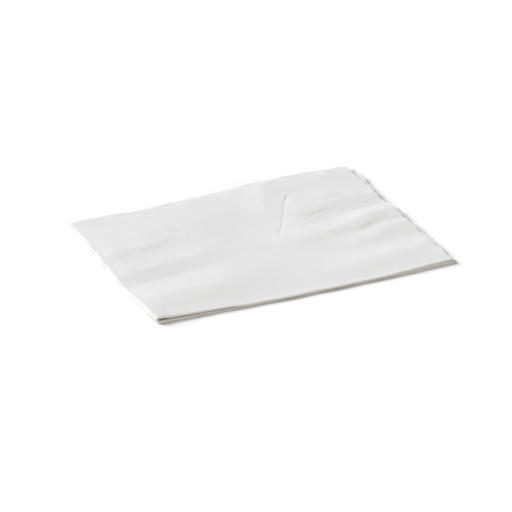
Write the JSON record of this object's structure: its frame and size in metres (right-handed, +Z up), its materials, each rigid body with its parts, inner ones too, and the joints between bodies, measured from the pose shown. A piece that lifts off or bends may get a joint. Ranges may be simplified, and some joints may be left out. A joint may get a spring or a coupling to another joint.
{
  "type": "paper napkin",
  "caption": "Square white tissue napkin folded flat into quarters, rounded along its folds and open along its other edges, for wiping hands and mouth at table.",
  "frame": {"origin": "middle of the folded napkin's box, on its underside, where it rests on the table", "axes": "+Z up through the leaves; the folds lie along -Y at the front and -X at the left; the leaves are open towards +X and +Y"},
  "size_m": [0.1656, 0.1656, 0.0042],
  "materials": {
    "tissue": "matte"
  },
  "bodies": {
    "root": {"napkin": "tissue"}
  },
  "joints": []
}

• [GIVEN EXERCISE]
Word for word, write out the data.

• [THE RESULT]
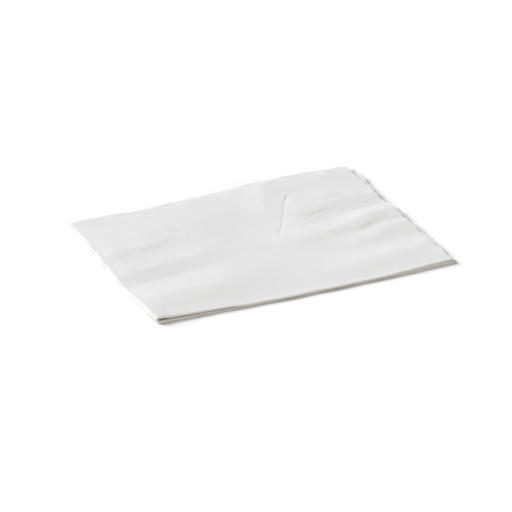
Write the JSON record of this object's structure: its frame and size in metres (right-handed, +Z up), its materials, each rigid body with its parts, inner ones too, and the joints between bodies, measured from the pose shown. A piece that lifts off or bends may get a joint. Ranges may be simplified, and some joints may be left out. A joint may get a spring or a coupling to another joint.
{
  "type": "paper napkin",
  "caption": "Square white tissue napkin folded flat into quarters, rounded along its folds and open along its other edges, for wiping hands and mouth at table.",
  "frame": {"origin": "middle of the folded napkin's box, on its underside, where it rests on the table", "axes": "+Z up through the leaves; the folds lie along -Y at the front and -X at the left; the leaves are open towards +X and +Y"},
  "size_m": [0.1656, 0.1656, 0.0042],
  "materials": {
    "tissue": "matte"
  },
  "bodies": {
    "root": {"napkin": "tissue"}
  },
  "joints": []
}